Aside from a few ongoing programs, Bergeron added, the company is pulling back its community engagement outside of that process.

“It’s minimal right now simply because we want to make sure that we’re not interfering with the consultation process going forward,” he said.

The speaking tour in November, organized with support from a number of advocacy and non-profit agencies, was an attempt to raise awareness in B.C. about continuing resistance to the mine in certain Guatemalan communities. 

UBC’s Students for Mining Justice led a march across campus from the event to the Beaty Biodiversity Museum, singling out Pan American chairman Ross Beaty by chanting, “Ross Beaty, go home.”

Beaty had no comment on the event. 

It’s unclear what a resistance movement might be able to achieve in B.C. outside of increased awareness. 

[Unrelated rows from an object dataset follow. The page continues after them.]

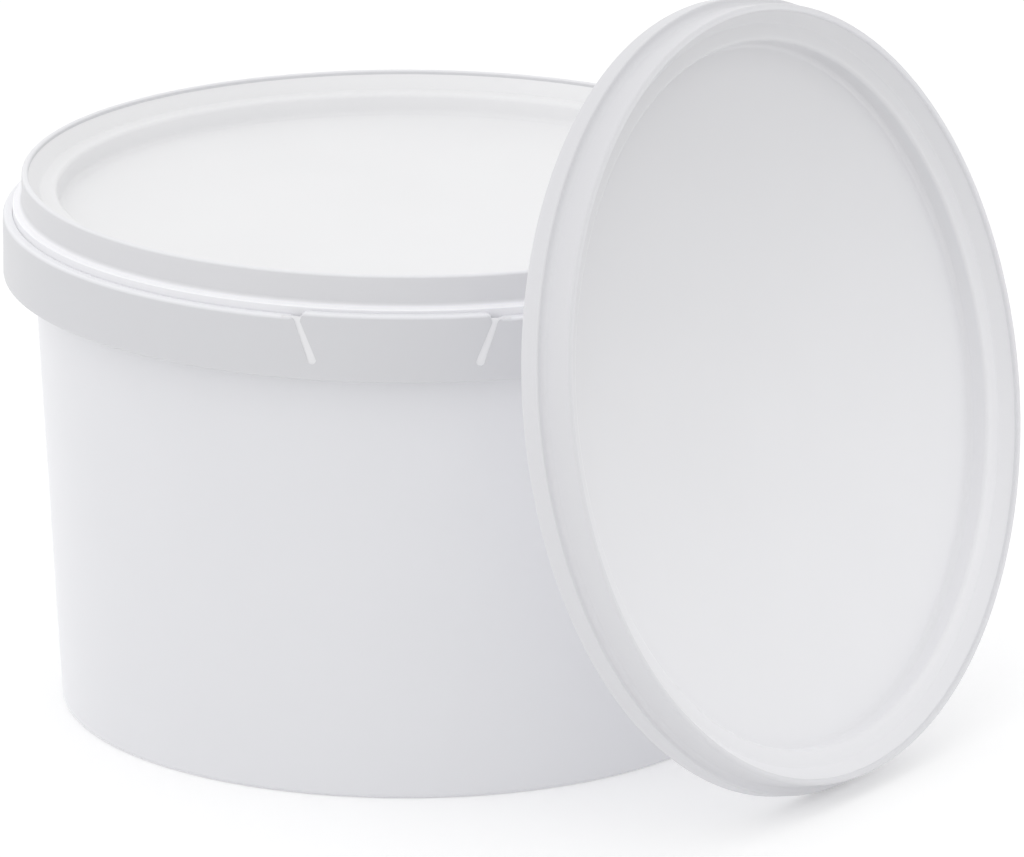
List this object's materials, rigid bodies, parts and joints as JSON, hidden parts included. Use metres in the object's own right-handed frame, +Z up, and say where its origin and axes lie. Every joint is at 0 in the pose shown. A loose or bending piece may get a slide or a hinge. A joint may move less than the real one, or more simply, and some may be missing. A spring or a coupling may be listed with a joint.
{
  "type": "plastic food container",
  "caption": "Round plastic food tub with a tear-tab collar and a seated press-on lid, and a spare lid of the same kind leaning on it.",
  "frame": {"origin": "on the ground, under the middle of the tub and the leaning lid together", "axes": "+Z up along the tub's axis, +X the way the leaning lid stands out from the tub, +Y to the left of that"},
  "size_m": [0.1592, 0.1366, 0.1271],
  "materials": {
    "tub_plastic": "satin white polypropylene",
    "lid_plastic": "satin white polypropylene"
  },
  "bodies": {
    "root": {"tub": "tub_plastic", "lid": "lid_plastic", "loose_lid": "lid_plastic"}
  },
  "joints": []
}
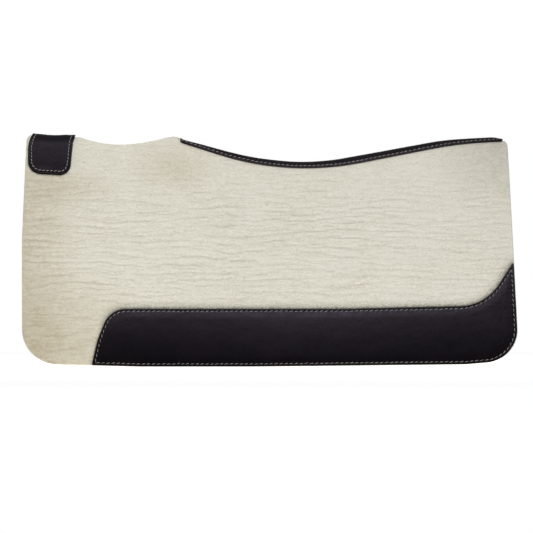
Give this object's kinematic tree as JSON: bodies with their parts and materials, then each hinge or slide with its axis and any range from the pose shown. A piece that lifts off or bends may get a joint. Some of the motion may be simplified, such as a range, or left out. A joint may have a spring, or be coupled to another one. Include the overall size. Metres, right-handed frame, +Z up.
{
  "type": "saddle pad",
  "caption": "Contoured wool-felt saddle pad with a wither vent, a leather topline strip, a wither patch and wear leathers, opening about its ridge to sit on a horse's back.",
  "frame": {"origin": "centre of the pad's plan outline, on the surface that its two lower edges stand on", "axes": "+X from the withers to the loin, +Y to the pad's far (right) side, +Z up"},
  "size_m": [0.7859, 0.3088, 0.3714],
  "materials": {
    "felt": "rough",
    "leather": "satin",
    "thread": "rough"
  },
  "bodies": {
    "spine": {"spine_leather": "leather", "wither_leather": "leather", "spine_needle_thread": "thread", "spine_bobbin_thread": "thread", "wither_needle_thread": "thread", "wither_bobbin_thread": "thread", "centre_seam_thread": "thread"},
    "left_side": {"felt_panel_left": "felt", "wear_leather_left": "leather", "wear_needle_thread_left": "thread", "wear_bobbin_thread_left": "thread"},
    "right_side": {"felt_panel_right": "felt", "wear_leather_right": "leather", "wear_needle_thread_right": "thread", "wear_bobbin_thread_right": "thread"}
  },
  "joints": [
    {"name": "left_fold", "type": "hinge", "parent": "spine", "child": "left_side", "pos_m": [0, 0, 0.3685], "axis": [-1, 0, 0], "range_deg": [0, 35], "stiffness_Nm_per_rad": 8, "springref_deg": -14.32, "deforming": ["spine_leather", "wither_leather", "spine_needle_thread", "spine_bobbin_thread", "wither_needle_thread", "wither_bobbin_thread", "centre_seam_thread"]},
    {"name": "right_fold", "type": "hinge", "parent": "spine", "child": "right_side", "pos_m": [0, 0, 0.3685], "axis": [1, 0, 0], "range_deg": [0, 35], "stiffness_Nm_per_rad": 8, "springref_deg": -14.32, "deforming": ["spine_leather", "wither_leather", "spine_needle_thread", "spine_bobbin_thread", "wither_needle_thread", "wither_bobbin_thread", "centre_seam_thread"]}
  ]
}
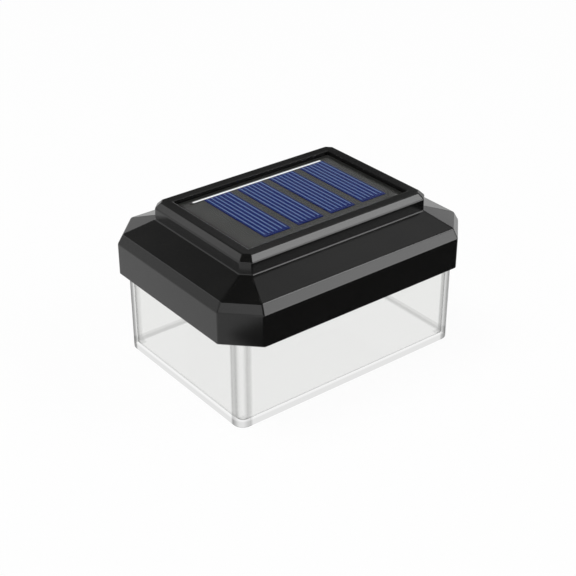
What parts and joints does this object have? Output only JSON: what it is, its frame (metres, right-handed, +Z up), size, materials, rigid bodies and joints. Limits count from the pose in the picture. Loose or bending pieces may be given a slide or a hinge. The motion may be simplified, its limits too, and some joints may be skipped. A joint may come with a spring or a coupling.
{
  "type": "solar fence light",
  "caption": "Rectangular solar fence light: black bevelled cap with a sunk solar panel over a clear open-topped lens box, hooked on a wall bracket.",
  "frame": {"origin": "centre of the lens box's bottom face", "axes": "+Z up, +X along the long side, +Y towards the fence"},
  "size_m": [0.12, 0.091, 0.0668],
  "materials": {
    "cap_plastic": "satin black moulded plastic, lightly textured",
    "panel_board": "black solder mask",
    "clear_laminate": "clear laminate",
    "foam_tape": "foam",
    "solar_cell": "dark blue coated silicon with light fingers",
    "tinned_ribbon": "tinned",
    "white_plastic": "satin",
    "seal_rubber": "matt",
    "clear_plastic": "clear, polished",
    "battery_sleeve": "shrink sleeve",
    "nickel_plate": "nickel plated",
    "steel": "zinc plated",
    "green_board": "solder mask",
    "black_epoxy": "matt",
    "led_epoxy": "clear epoxy",
    "switch_plastic": "satin",
    "bracket_plastic": "satin black moulded plastic",
    "red_sleeve": "insulation",
    "black_sleeve": "insulation"
  },
  "bodies": {
    "head": {"top_cap": "cap_plastic", "panel_adhesive": "foam_tape", "panel_board": "panel_board", "panel_cover": "clear_laminate", "bus_ribbon": "tinned_ribbon", "solar_cell_1": "solar_cell", "solar_cell_2": "solar_cell", "solar_cell_3": "solar_cell", "solar_cell_4": "solar_cell", "base_plate": "white_plastic", "lens_seal": "seal_rubber", "battery": "battery_sleeve", "battery_contact_positive": "nickel_plate", "battery_contact_negative": "nickel_plate", "door_hinge_pin": "steel", "circuit_board": "green_board", "driver_chip": "black_epoxy", "inductor": "black_epoxy", "capacitor": "black_epoxy", "led_1": "led_epoxy", "led_2": "led_epoxy", "switch_body": "steel", "base_screws": "steel", "board_screws": "steel", "panel_lead_red": "red_sleeve", "panel_lead_black": "black_sleeve", "battery_lead_red": "red_sleeve", "battery_lead_black": "black_sleeve"},
    "lens": {"lens_box": "clear_plastic"},
    "bracket": {"wall_bracket": "bracket_plastic"},
    "door": {"battery_door": "white_plastic"},
    "slider": {"switch_slider": "switch_plastic"}
  },
  "joints": [
    {"name": "lens_pull", "type": "slide", "parent": "head", "child": "lens", "axis": [0, 0, -1], "range_m": [0, 0.025]},
    {"name": "bracket_hook", "type": "slide", "parent": "head", "child": "bracket", "axis": [0, 0, -1], "range_m": [0, 0.012]},
    {"name": "door_hinge", "type": "hinge", "parent": "head", "child": "door", "pos_m": [0, 0.0262, 0.0422], "axis": [1, 0, 0], "range_deg": [0, 95]},
    {"name": "switch_slide", "type": "slide", "parent": "head", "child": "slider", "axis": [1, 0, 0], "range_m": [0, 0.002]}
  ]
}
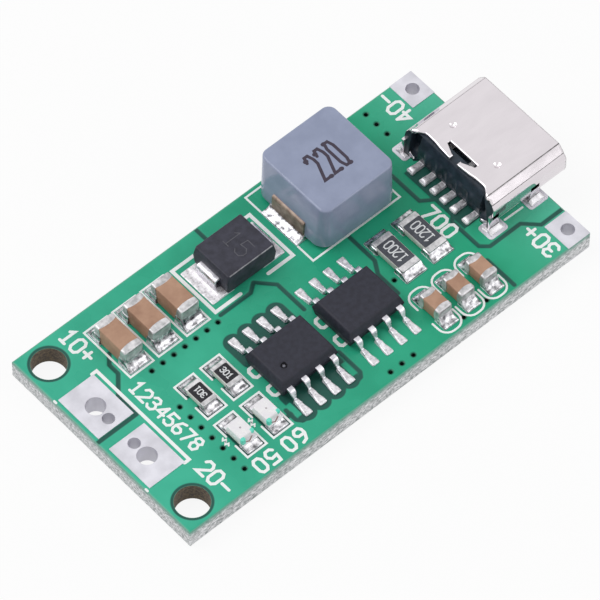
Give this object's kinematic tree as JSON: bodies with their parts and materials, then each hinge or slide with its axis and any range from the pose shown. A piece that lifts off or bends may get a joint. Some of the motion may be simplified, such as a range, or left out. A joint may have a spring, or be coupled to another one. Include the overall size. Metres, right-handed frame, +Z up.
{
  "type": "lithium battery charger module",
  "caption": "Flat green circuit board with a USB-C socket at one end and battery solder lands at the other, carrying the parts that charge a lithium cell.",
  "frame": {"origin": "middle of the outline in plan, socket included, on the plane the underside lands rest on", "axes": "+X along the board towards the USB-C socket, +Y to the edge beside the inductor, +Z up from the component side"},
  "size_m": [0.038, 0.018, 0.006],
  "materials": {
    "board_laminate": "glossy green solder mask over copper and glass fibre",
    "legend_ink": "matte printed ink",
    "tinned_land": "pale satin tin",
    "solder": "bright, slightly uneven",
    "stainless_sheet": "satin nickel-plated sheet",
    "socket_moulding": "matte",
    "plated_contact": "smooth gold plate",
    "inductor_powder": "matte pressed powder",
    "copper_strap": "satin tinned copper",
    "capacitor_ceramic": "satin fired ceramic",
    "black_moulding": "matte moulded epoxy",
    "tinned_end": "satin tin plate",
    "white_ceramic": "matte fired ceramic",
    "dark_coat": "glossy fired glass coat",
    "clear_lens": "clear moulded resin"
  },
  "bodies": {
    "root": {"battery_land_negative": "tinned_land", "battery_land_positive": "tinned_land", "charge_controller_body": "black_moulding", "charge_controller_leads": "tinned_end", "charge_input_land_negative": "tinned_land", "charge_input_land_positive": "tinned_land", "chip_solder": "solder", "circuit_board": "board_laminate", "component_lands": "tinned_land", "diode_body": "black_moulding", "diode_terminals": "tinned_end", "indicator_light_1_base": "white_ceramic", "indicator_light_1_ends": "tinned_end", "indicator_light_1_lens": "clear_lens", "indicator_light_2_base": "white_ceramic", "indicator_light_2_ends": "tinned_end", "indicator_light_2_lens": "clear_lens", "inductor_core": "inductor_powder", "inductor_terminal_battery_side": "copper_strap", "inductor_terminal_socket_side": "copper_strap", "input_capacitor_1_body": "capacitor_ceramic", "input_capacitor_1_ends": "tinned_end", "input_capacitor_2_body": "capacitor_ceramic", "input_capacitor_2_ends": "tinned_end", "input_capacitor_3_body": "capacitor_ceramic", "input_capacitor_3_ends": "tinned_end", "lead_solder": "solder", "legend_print": "legend_ink", "light_resistor_1_coat": "dark_coat", "light_resistor_1_ends": "tinned_end", "light_resistor_1_substrate": "white_ceramic", "light_resistor_2_coat": "dark_coat", "light_resistor_2_ends": "tinned_end", "light_resistor_2_substrate": "white_ceramic", "output_capacitor_1_body": "capacitor_ceramic", "output_capacitor_1_ends": "tinned_end", "output_capacitor_2_body": "capacitor_ceramic", "output_capacitor_2_ends": "tinned_end", "output_capacitor_3_body": "capacitor_ceramic", "output_capacitor_3_ends": "tinned_end", "power_solder": "solder", "power_switch_body": "black_moulding", "power_switch_leads": "tinned_end", "sense_resistor_1_coat": "dark_coat", "sense_resistor_1_ends": "tinned_end", "sense_resistor_1_substrate": "white_ceramic", "sense_resistor_2_coat": "dark_coat", "sense_resistor_2_ends": "tinned_end", "sense_resistor_2_substrate": "white_ceramic", "socket_body": "socket_moulding", "socket_contacts": "plated_contact", "socket_leg_lands": "tinned_land", "socket_plate": "stainless_sheet", "socket_shell": "stainless_sheet", "socket_solder": "solder", "socket_tongue": "socket_moulding"}
  },
  "joints": []
}
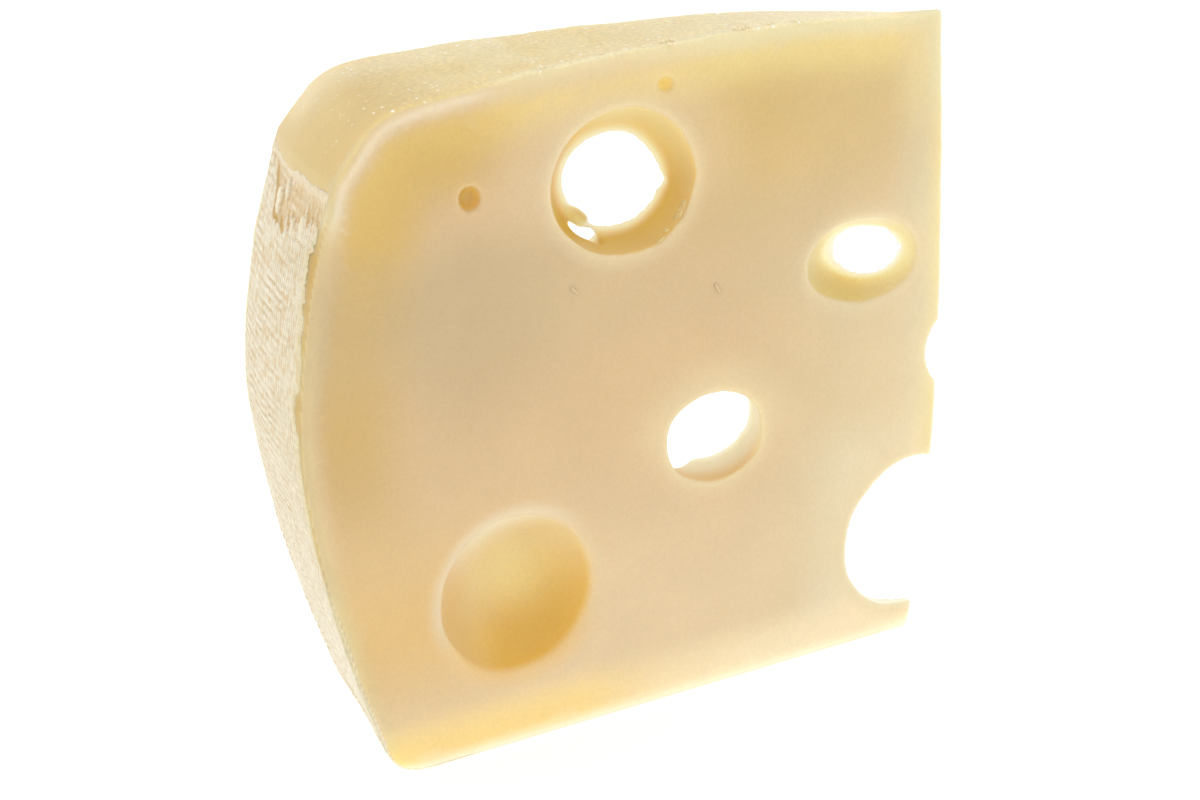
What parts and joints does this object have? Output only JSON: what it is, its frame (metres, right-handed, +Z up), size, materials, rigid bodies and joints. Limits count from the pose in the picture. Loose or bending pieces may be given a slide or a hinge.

The event occurred just days ahead of B.C. becoming the first province in Canada to legislate its commitment to bring its laws in line with the United Nations Declaration on the Rights of Indigenous Peoples. 

“The conduct in question is always transnational. It starts with a company raised, born, financed in Canada making decisions that affect others in countries where their own legal systems are often underdeveloped or weak,” responded Fiorante to a question about engaging corporate directors on issues that involve Canadian companies and their actions abroad.

He reflected on the process of bringing García Monroy’s case to Canada.

“One of my observations is that we have a profound problem in the way we characterize what’s a Canadian legal issue and what’s a Guatemalan legal issue,” he said.

“The traditional response has been, ‘Well, the harm occurred in Guatemala so it’s a matter of the Guatemala legal system.’ That is an outdated, territorial-based view of something that is a modern transnational problem.”